# Forum Home Renovation Roofing  Changing roof from hip to skillion

## m6sports

We are planning on doing a Reno that includes a new roof. Our plan is to build the addition first and place a new roof over the whole build. At present it's a hip roof with standard ceilings.
Is it possible to rip off the current roof without disturbing the ceiling as at that time we are still planning on living in the house and then later to convert it to a raked celing to follow the skillion roof. 
As we are doing owner build it's going to be a slow process and don't have an option to move out unless we 100% have to. 
or when pulling down the old roof structure will the timber not be able to support the gyprock and props will have to be used... The construction is a 1960 hardwood frame  
also any recommendations on a builder that my be interested in taking up a job like this, we are after a quality job we are on the central coast of NSW

----------


## paddyjoy

If it's built using standard methods of the time then you should have no issues taking the roof away and leaving the ceiling in place providing you leave all the hanging/strutting beams there. I imagine your biggest issue will be keeping the water out so you will need a decent tarp to throw over the house!

----------


## m6sports

Good news thanks... One builder we have asked has told me that we would have problems with sheets popping as after the roof I'd removed the hardwood may bow under the weight of the gyprock. 
but I found it hard to believe as the longest span is 3.8m and being all the strutting beams are 60+ year old hardwood 
btw imp not worried if they crack or even pop some nails as it will be removed in the future ( maybe 3 or 4 months ) 
i just didn't want them to fall. 
as for taps I'm considering hiring one but also looked into buying one from bunnings they sell a 15.2m x 15.2m polytuf tarp what are your thoughts on the bunnings one

----------


## paddyjoy

> btw imp not worried if they crack or even pop some nails as it will be removed in the future ( maybe 3 or 4 months ) 
> i just didn't want them to fall.

  Exactly, you might get some nails falling out and some cracking from people walking on the joists above however I wouldn't be expecting any catastrophic ceiling failure. You can always post some pics of your roof space if concerned for others to chime in.    

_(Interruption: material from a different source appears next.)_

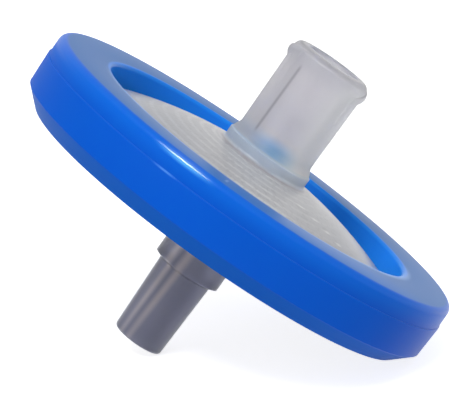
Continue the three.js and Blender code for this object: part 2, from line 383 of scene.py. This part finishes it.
# What both housings share. Some fades end with their lowest and highest share
naturalPlastic = {
    "flowSize": 2.5,
    "roughness": (0.28, 0.34),
    "skinDepth": 0.002,
    "skinStrength": 0.15,
    "plateStart": (3.9, 4.3),
    "plateEnd": (12.9, 12.5),
    "plateTransmission": 0.3,
    # the ribs' grooves show darker; painted shade makes them stronger up the slope
    "ringDown": (5, -3, 0.3, 1),
    "ringFlow": (0.3, 0.6, 0.4, 1),
    "grooveShare": 0.5,
    # painted light: the plate paler on the near side of the boss, where shade falls
    "nearLightShare": 0.7,
    "nearLightBand": (-1, 4.5),
    "nearLightFade": (-2, -5),
    # painted shade: the plate darker towards both ends of the slope
    "endsShadeShare": 0.5,
    "endsShadeFade": (4, 9),
    # painted blue light from the ring at the plate's edge
    "edgeBlueShare": 0.75,
    "edgeBlueFade": (9.5, 12.5),
    "speckleShare": 0.35,
    "speckleSize": 0.35,
    "speckleFade": (0.5, 0.65),
    "glintShare": 0.65,
    "glintTurn": -105,  # a row of glints where a straight channel cuts the ribs
    "glintBand": (5, 0.45),
    "glintStart": (3, 3.6),
    "glintEnd": (9, 8.4),
    "glintFade": (0.3, 0.9),
    "hubInside": (2.7, 2.9),
    "hubOutside": (3.8, 3.5),
    # painted refraction: the hub's foot is blue where the ring's light comes through it, most on the
    # near side
    "refractedBlueTone": "#80c6ff",
    "refractedBlueStart": (1.2, 1.9),
    "refractedBlueEnd": (3.3, 2.2),
    "refractedBlueTurn": (-96, 54),
    "refractedBlueLeast": 0.2,
    "refractedBlueRise": 0.75,
    "footRoughness": 0.2,
    # painted light: the hub paler on its side away from the lamp, and less clear there
    "paleSideShare": 0.9,
    "paleSideFade": (10.6, 8.6),
    "paleSideTurn": (-50, 62),
    "paleSideMilky": 0.9,
    # painted: the boss blue-grey for the ring's light in it, paler on the side away from the lamp
    "bossRingBlueTone": "#c0d3e6",
    "bossPaleSideTone": "#f4fbff",
    "bossStart": (0.3, 0.5),
    "bossEnd": (1.75, 1.65),
    "bossMilky": 0.7,
    # painted shade: the hub's top darker
    "topShadeTone": "#d2d2d8",
    "topShadeFade": (7.5, 9.5, 0, 0.8),
    "topRoughness": 0.15,
    # painted shade inside the socket's mouth
    "mouthShadeTone": "#cfcfd5",
    "mouthShadeShare": 0.8,
    "mouthInside": (2.7, 2.4),
    "mouthFade": (7.8, 9.2),
    # painted shade: a thin dark line up the hub, seen through its milky wall
    "darkLineTone": "#74747e",
    "darkLineShare": 0.55,
    "darkLineStart": (2.3, 2.9),
    "darkLineEnd": (8.7, 8.1),
    "darkLineTurn": (-142.5, 4),  # at the level of the ring's top face, if it went down so far
    "darkLineSlope": 0.34,  # degrees for each mm up
    # painted shade: darker towards the tip's end
    "tipShadeFade": (-12, -16.2, 0, 0.5),
    # painted highlights: lighter streaks down the outlet's tip for the lamps' reflections
    "highlightStreakTone": "#efe4e0",
    "highlightStreakFade": (-16, -11, 0.35, 0.75),
    "highlightStreakSlope": 1.4,
    "highlightStreakHalfTurn": 12,
    # painted shade: a dark strip down one side of the tip
    "shadeStripShare": 0.8,
    "shadeStripHalfTurn": 27,
}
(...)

> as for taps I'm considering hiring one but also looked into buying one  from bunnings they sell a 15.2m x 15.2m polytuf tarp what are your  thoughts on the bunnings one

  I have been advised before not to go near the bunnings tarps, hiring is a good option as you can get a quality canvas tarp but if you need it for a long time it can get expensive. I ended up buying one from here for our reno Southern Tarps the largest suppliers of Tarpaulins in Australia

----------


## phild01

The builder might be thinking you have a trussed roof!

----------


## m6sports

No the builder knows it not a truss roof I have a feeling he doesn't want to take on the job with us living in the house 
if I had a option not to live here I wouldn't be thinking twice about it. We just want it as liveable as possible. I do get once we need to drop the ceilings we will need to move  
here is is a pic of the roof structure the beam was put in when we did the bathroom Reno and would be coming about as well in the future. Sorry about the poor pic I will upload a better one if needed

----------


## phild01

Bear in mind that a tarp over a flat roof will load up with rain water and be additional weight. The tarp will have to be 100% waterproof and would work properly if tent-like.

----------


## m6sports

> Bear in mind that a tarp over a flat roof will load up with rain water and be additional weight. The tarp will have to be 100% waterproof and would work properly if tent-like.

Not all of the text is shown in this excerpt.